From the Courier Post:

Expert: Housing downturn has another year

An economist and a consultant painted a less than rosy picture of the fiscal health of New Jersey and the people who call it home during an annual look at the recent economic outlook at the Atlantic Builders Convention.

The genesis of the crisis followed the 2001 recession and the aftershock of 9/11, when the federal interest rate reached 1 percent, the lowest ever, spurring a boom in the housing market.

“That fueled a boom with its irresponsible lending and borrowing on a national scale. The market promised to keep going and going and going like the battery bunny,” said Joseph Seneca of the E.J. Bloustein School of Public Policy at Rutgers University.

It didn’t.

The increase in income came nowhere close to the increase in home sales, putting things out of joint, Seneca said. “In the long run, they need to be equal.”

At the same time, employment growth in New Jersey was tepid, gaining an average of 23,300 new private sector jobs between 2004 and 2007, a third of the annual gains between 1992 and 2000.

By the end of 2005, first-time buyers stopped buying. “The market came to a screeching halt,” said Jeffrey G. Otteau, of the Otteau Valuation Group Inc.

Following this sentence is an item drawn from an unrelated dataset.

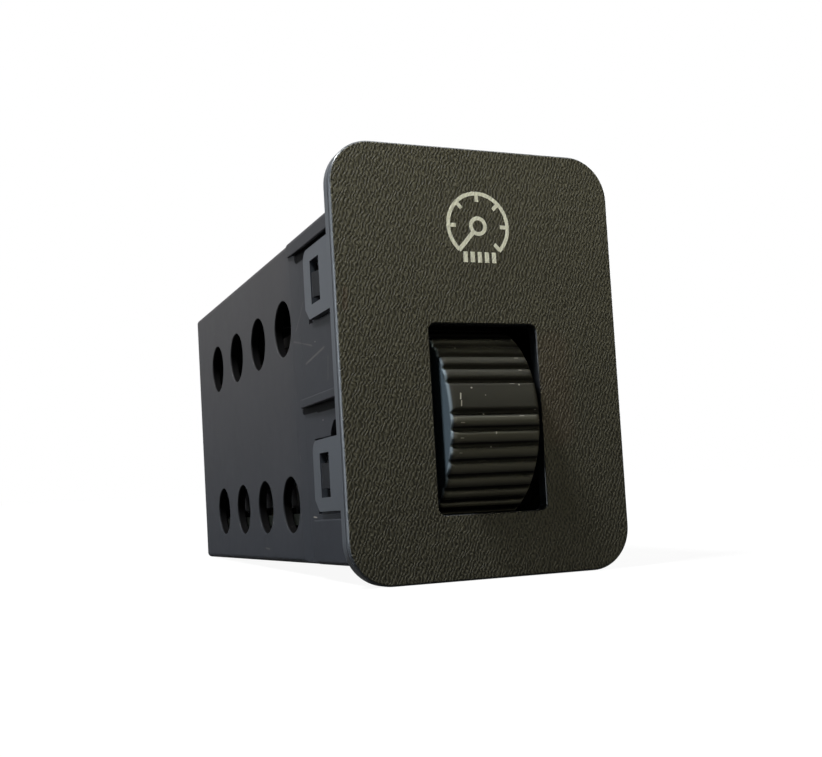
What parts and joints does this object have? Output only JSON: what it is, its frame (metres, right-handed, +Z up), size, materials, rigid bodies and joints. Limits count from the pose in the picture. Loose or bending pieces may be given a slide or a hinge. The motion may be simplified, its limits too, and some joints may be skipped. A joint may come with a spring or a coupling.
{
  "type": "dash light dimmer switch",
  "caption": "Dash light dimmer with a ribbed thumbwheel in a flat round-cornered bezel, clipped by snap loops to a vented box housing with a blade socket at the rear.",
  "frame": {"origin": "centre of the bezel's back face, which seats on the panel", "axes": "+Y into the panel, away from the person who turns the wheel; +Z up, +X to that person's right"},
  "size_m": [0.039, 0.0846, 0.054],
  "materials": {
    "bezel_plastic": "black, fine leather grain on the face",
    "wheel_plastic": "black, smooth with a soft sheen on the ribs",
    "housing_plastic": "dark grey, faintly speckled",
    "carrier_plastic": "black, as moulded",
    "control_plastic": "black, as moulded",
    "rotor_plastic": "natural nylon",
    "track_carbon": "screened carbon",
    "phenolic_board": "brown laminate",
    "main_board": "green laminate with solder mask",
    "bright_steel": "tinned or bright steel",
    "tinned_brass": "bright",
    "aluminium_sink": "extruded, plain",
    "chip_epoxy": "moulded epoxy",
    "capacitor_sleeve": "shrunk sleeve",
    "ferrite": "sintered, dull",
    "copper_wire": "enamelled copper",
    "film_epoxy": "dipped epoxy",
    "ceramic": "unglazed ceramic"
  },
  "bodies": {
    "switch_body": {"bezel": "bezel_plastic", "housing": "housing_plastic", "rear_cover": "housing_plastic", "wheel_carrier": "carrier_plastic", "control_case": "control_plastic", "control_track": "track_carbon", "control_board": "phenolic_board", "upper_board": "phenolic_board", "circuit_board": "main_board", "friction_washer": "bright_steel", "transistor_tab": "bright_steel", "transistor_screw": "bright_steel", "transistor_leg_1": "bright_steel", "transistor_leg_2": "bright_steel", "transistor_leg_3": "bright_steel", "resistor_lead_1": "bright_steel", "resistor_lead_2": "bright_steel", "control_tag_1": "tinned_brass", "control_tag_2": "tinned_brass", "control_tag_3": "tinned_brass", "board_pin_1": "tinned_brass", "board_pin_2": "tinned_brass", "blade_1": "tinned_brass", "blade_2": "tinned_brass", "blade_3": "tinned_brass", "blade_4": "tinned_brass", "blade_5": "tinned_brass", "heat_sink": "aluminium_sink", "transistor_body": "chip_epoxy", "control_chip": "chip_epoxy", "diode": "chip_epoxy", "capacitor": "capacitor_sleeve", "timing_capacitor": "capacitor_sleeve", "choke_core": "ferrite", "choke_winding": "copper_wire", "film_capacitor": "film_epoxy", "power_resistor": "ceramic"},
    "wheel": {"thumbwheel": "wheel_plastic", "axle": "bright_steel", "axle_clip": "bright_steel", "control_rotor": "rotor_plastic", "control_wiper": "tinned_brass"}
  },
  "joints": [
    {"name": "wheel_turn", "type": "hinge", "parent": "switch_body", "child": "wheel", "pos_m": [0, 0.0088, -0.0071], "axis": [1, 0, 0], "range_deg": [-140, 140]}
  ]
}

If newcomers don’t buy a starter home, the seller has no money to buy a larger home and up the food chain it goes, Otteau said. Inventory rose, prices fell.

“What began as a housing slowdown in 2006 turned into crisis by the end of 2007,” Seneca said.

The result was a rise in foreclosures and mortgage payment deficiencies, as well as credit paralysis, where worthy borrowers cannot obtain credit even with falling home prices. Camden had the highest rate of foreclosure in the state between 2005 and 2007.

The last time the housing industry fell this much — in 1988 — it took 10 years to recover. The housing market is not close to the bottom of the cycle, Otteau said.

“The pace of home sales in 2008 is the weakest in the last four years. And a correction still has a year to run at least,” he said.

In New Jersey, there are 70,000 houses for sale now. Four years ago at the same point, it was 30,000. Otteau shattered the myth that the upper end of the market is immune. “The deepest decline in pace and sales strength were the brightest parts a year ago,” he said.